Defining data at the technical layer is not new to databases. Data dictionaries have been around for years and, when consolidated across multiple data sets, can be an effective way to define data lineage, acceptable value ranges and data format. However, this same document often gets used directly to derive business meaning and that is where problems start to occur. Business definitions should be decoupled and maintained separately in a dedicated business glossary.
A business glossary, as its name implies, is a list of terms key to the core business units. These business terms are owned by a respective business owner and each term comes with a formal description as well as detailed business rules. The glossary is treated as an evolving entity and undergoes regular review to ensure accurate representation of business needs as things change. Alongside business definitions, we also provide a technical description of how each business term is derived. This allows for traceability between the business glossary and the data dictionary.
Data management has traditionally played a big part in ensuring an organisation’s data quality
As it evolves, the glossary will eventually mean more to the business and to data scientists than the data dictionary, as it will be set in a context directly relevant to the business and will remove much of the guesswork in finding and extracting data.

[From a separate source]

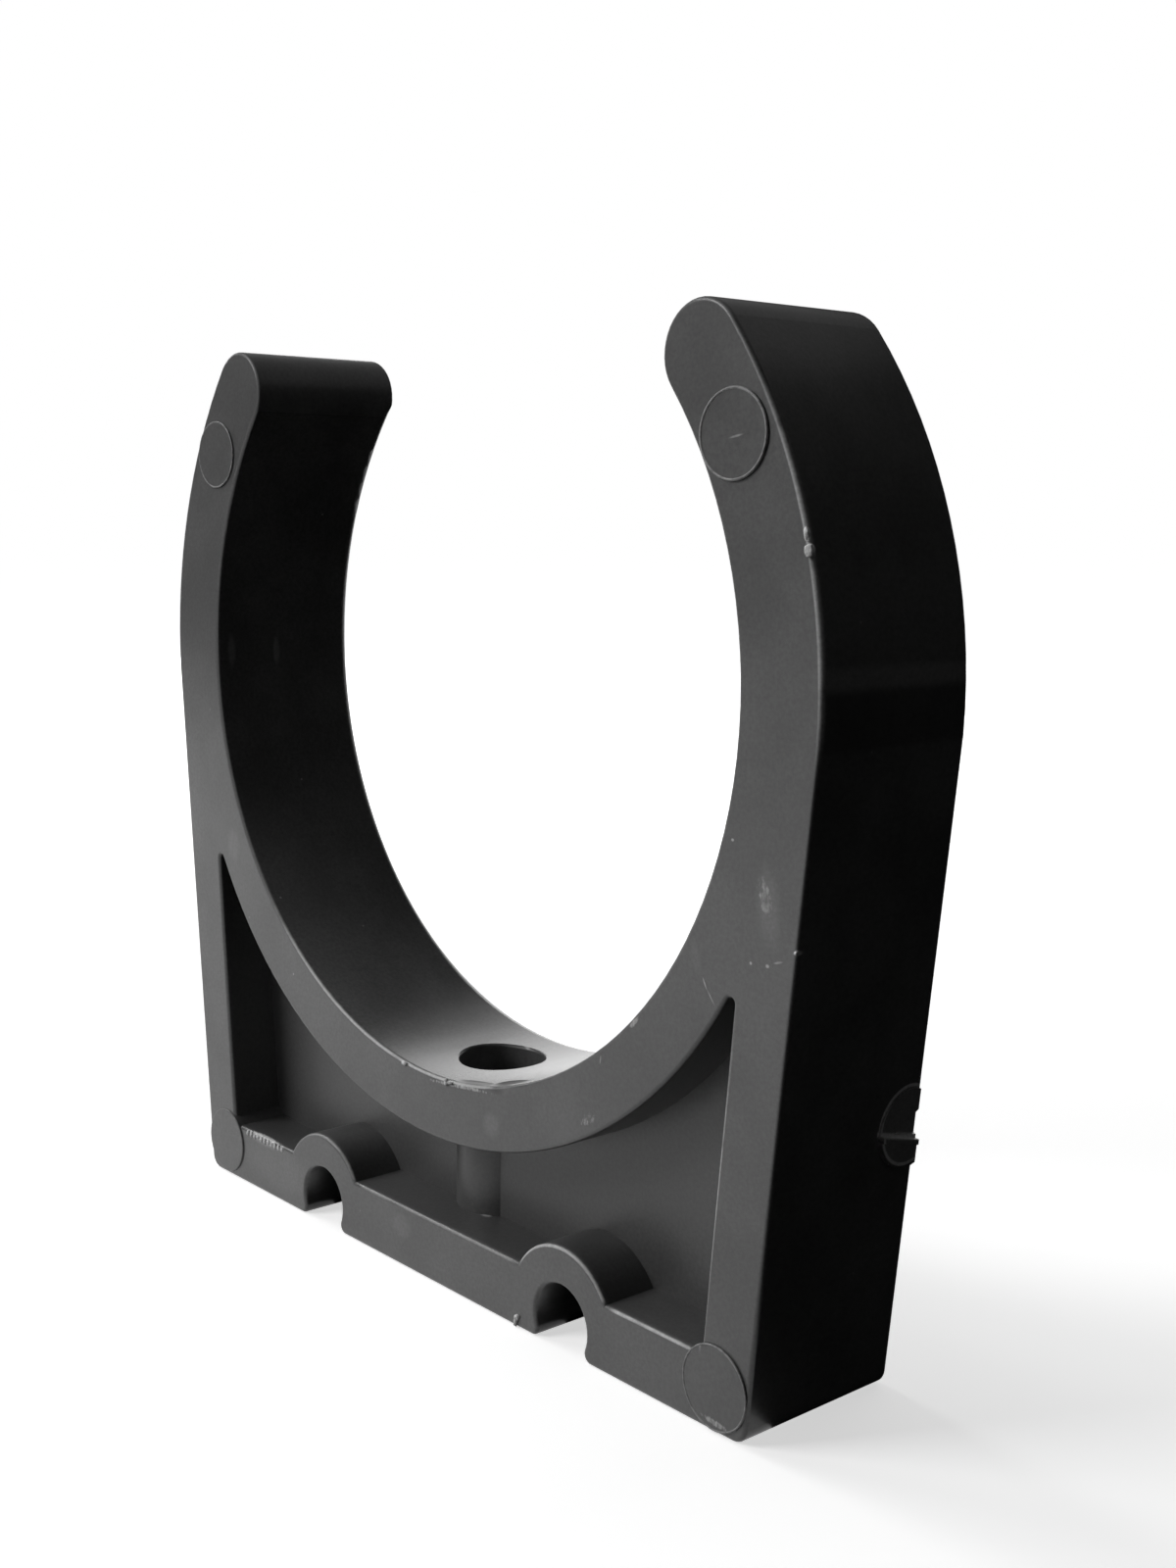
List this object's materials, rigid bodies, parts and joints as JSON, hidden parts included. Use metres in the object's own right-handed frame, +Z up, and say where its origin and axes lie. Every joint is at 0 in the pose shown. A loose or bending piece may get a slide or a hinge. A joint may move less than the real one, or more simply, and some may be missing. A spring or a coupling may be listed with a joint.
{
  "type": "pipe clip",
  "caption": "One-piece snap-in clip that holds a plastic pipe above a wall: a C-shaped collar on a ribbed base, with a screw hole through the collar's floor.",
  "frame": {"origin": "where the screw's axis meets the base plane", "axes": "+Z up from the base to the mouth, +Y along the pipe away from the front face with the ejector prints, +X across the clip, to the right as seen from the front"},
  "size_m": [0.0766, 0.014, 0.0726],
  "materials": {
    "moulded_pvc": "dark grey rigid PVC, injection moulded, with a fine satin grain"
  },
  "bodies": {
    "root": {"pipe_clip": "moulded_pvc"}
  },
  "joints": []
}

The data dictionary and business glossary are made publicly available across all units in the organisation. Our aim being to get everyone speaking in a common vocabulary and reporting to the same benchmarks.
Ensuring Data Quality
Data management has traditionally played a big part in ensuring an organisation’s data quality.
For businesses where data was generated directly from human input (form submission, for example), data quality management (DQM) teams would often take up a more operational role in organising, cleaning, and monitoring data that had been input, and ensuring minimum standards are met for processing. Newer technologies such as natural language processing (NLP) are helping reduce the need for manual effort and are allowing systems to perform the necessary monitoring.

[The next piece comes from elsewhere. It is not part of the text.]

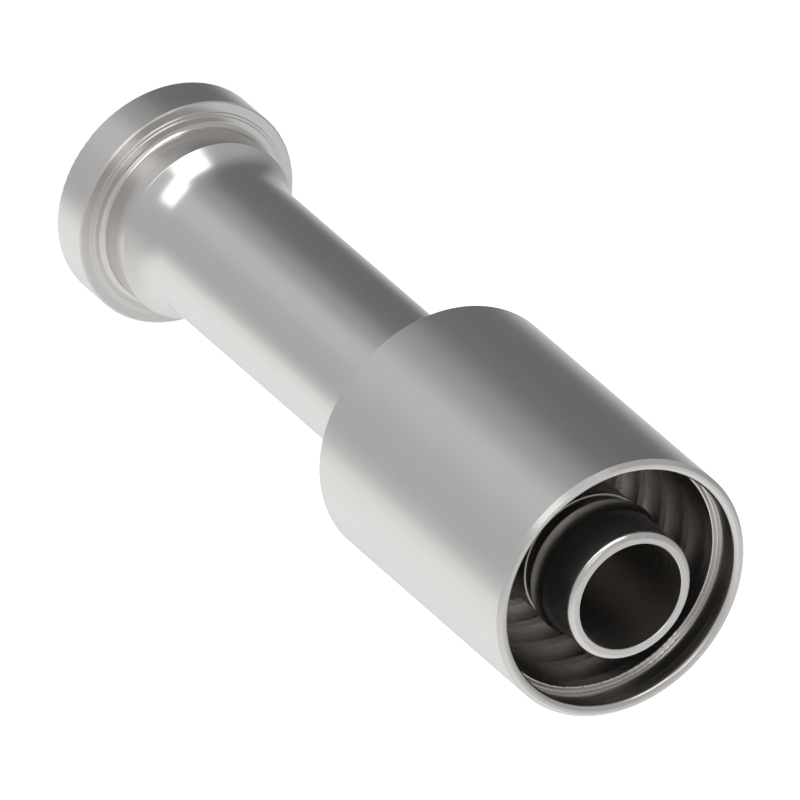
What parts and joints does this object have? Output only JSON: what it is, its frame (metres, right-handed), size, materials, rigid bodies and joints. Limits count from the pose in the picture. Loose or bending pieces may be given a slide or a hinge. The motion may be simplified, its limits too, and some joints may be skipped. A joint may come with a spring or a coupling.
{
  "type": "straight hose fitting",
  "caption": "Straight steel crimp hose fitting: round flange head with a stepped back, short neck, plain tube, and a barbed insert inside a cylindrical crimp shell.",
  "frame": {"origin": "centre of the flange head's seal face, which the fitting stands on", "axes": "+Z along the common axis, from the seal face to the hose end; +X and +Y are any two directions across it"},
  "size_m": [0.0619, 0.0618, 0.2038],
  "materials": {
    "stem_steel": "satin turned and plated steel",
    "shell_steel": "satin turned and plated steel"
  },
  "bodies": {
    "root": {"flange_stem": "stem_steel", "crimp_shell": "shell_steel"}
  },
  "joints": []
}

At SGX, a large volume of our data is system-generated. This allows us to monitor data through automated data quality processes. DQM as a practice has been around for some time. So we can observe established best practice for automated measurement of key data quality attributes: accuracy, legitimacy, consistency, timeliness, completeness, availability, and granularity of data.
What we have found is that these practices work very well for measuring the quality of data from a technical and even operational perspective, but they start to fall short when viewed from a business context. That is where the business glossary previously mentioned plays a key role in enhancing the measurement of data quality. Using business rules stipulated in the glossary, data quality processes can be created which report the health of data based directly on key business terms. The better the quality of data from a business context, the easier it will be to analyse and to gain insights from.
Managing Data Access
Data Access Management presents an interesting challenge, particularly for the financial industry. Data has fast become an invaluable asset and something which needs to be protected, as ensuring confidentiality is one of the chief concerns. In the past, the simplest way to achieve this would be by locking down data sets and keeping access limited to a need-to-know basis. In more recent times, there has been a growing demand for data democracy and for data to be made freely accessible to people who are entitled to see it.

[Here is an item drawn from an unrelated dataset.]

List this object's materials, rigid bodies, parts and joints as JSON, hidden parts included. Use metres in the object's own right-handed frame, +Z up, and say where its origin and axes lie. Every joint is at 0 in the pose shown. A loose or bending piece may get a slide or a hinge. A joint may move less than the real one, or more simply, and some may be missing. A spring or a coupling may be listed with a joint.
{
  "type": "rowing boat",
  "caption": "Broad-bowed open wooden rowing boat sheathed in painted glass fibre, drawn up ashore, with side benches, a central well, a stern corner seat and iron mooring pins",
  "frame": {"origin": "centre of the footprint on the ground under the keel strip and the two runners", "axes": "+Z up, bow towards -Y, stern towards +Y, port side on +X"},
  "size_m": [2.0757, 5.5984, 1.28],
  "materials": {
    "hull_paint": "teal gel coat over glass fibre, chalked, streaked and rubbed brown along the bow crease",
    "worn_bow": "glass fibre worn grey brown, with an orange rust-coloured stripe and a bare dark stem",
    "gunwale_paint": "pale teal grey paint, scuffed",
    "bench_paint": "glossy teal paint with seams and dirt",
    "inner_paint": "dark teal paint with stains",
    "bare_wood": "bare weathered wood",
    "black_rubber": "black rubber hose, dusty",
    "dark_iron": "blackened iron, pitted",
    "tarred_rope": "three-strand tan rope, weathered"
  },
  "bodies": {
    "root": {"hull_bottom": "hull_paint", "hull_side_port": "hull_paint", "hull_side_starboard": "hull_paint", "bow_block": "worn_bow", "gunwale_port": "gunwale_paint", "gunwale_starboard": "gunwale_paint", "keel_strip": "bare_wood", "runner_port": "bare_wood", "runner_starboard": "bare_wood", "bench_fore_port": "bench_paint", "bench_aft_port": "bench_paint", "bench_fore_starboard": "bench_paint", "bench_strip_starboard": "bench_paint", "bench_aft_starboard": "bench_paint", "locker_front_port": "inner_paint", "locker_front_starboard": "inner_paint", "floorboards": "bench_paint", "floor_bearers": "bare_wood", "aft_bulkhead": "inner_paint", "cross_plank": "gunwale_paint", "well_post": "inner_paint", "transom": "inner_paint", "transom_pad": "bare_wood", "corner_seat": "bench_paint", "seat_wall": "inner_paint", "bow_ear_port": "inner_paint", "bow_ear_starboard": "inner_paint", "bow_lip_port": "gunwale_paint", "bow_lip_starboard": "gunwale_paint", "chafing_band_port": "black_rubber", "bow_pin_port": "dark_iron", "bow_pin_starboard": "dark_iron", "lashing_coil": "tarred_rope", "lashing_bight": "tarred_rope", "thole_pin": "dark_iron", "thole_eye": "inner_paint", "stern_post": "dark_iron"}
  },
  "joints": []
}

It was previously enough to grant access to data at a table, object or schema level. Today, data access frameworks have to be flexible enough that permissions can be granted at a field level as well. Furthermore, there is a need to specify the level of data access to be granted. An example being where the same field in a table has to be seen in the plain by an operations staff member, but anonymised for analysis by data scientists. Data access also needs to be defined at a function level, rather than by individual.
We use the business glossary and data dictionary to complement data access management by identifying the business owners and technical owners of data. Thus making it easier to know who to approach for approval and who has final say on access rights.
Data Management: the Journey Ahead
Effective data management is a people and process challenge. We have placed focus on changes in culture and work practice, rather than buying in costly tools. Data management standards are introduced through small, unintrusive process changes. Where possible, this is done through automation via existing tools and technologies which the business and wider organisation would already be familiar with. Our main aim being to demonstrate the benefits of changes made and get buy-in from major stakeholders. Over time, data management will evolve to a more formal operating model before a move to specialised tools is considered.
Having said that, there is no perfect data management solution, whether it be built or bought. Whatever the path taken, it is of utmost importance to always have standards and best practice in mind as well as to build processes that are flexible and responsive to change.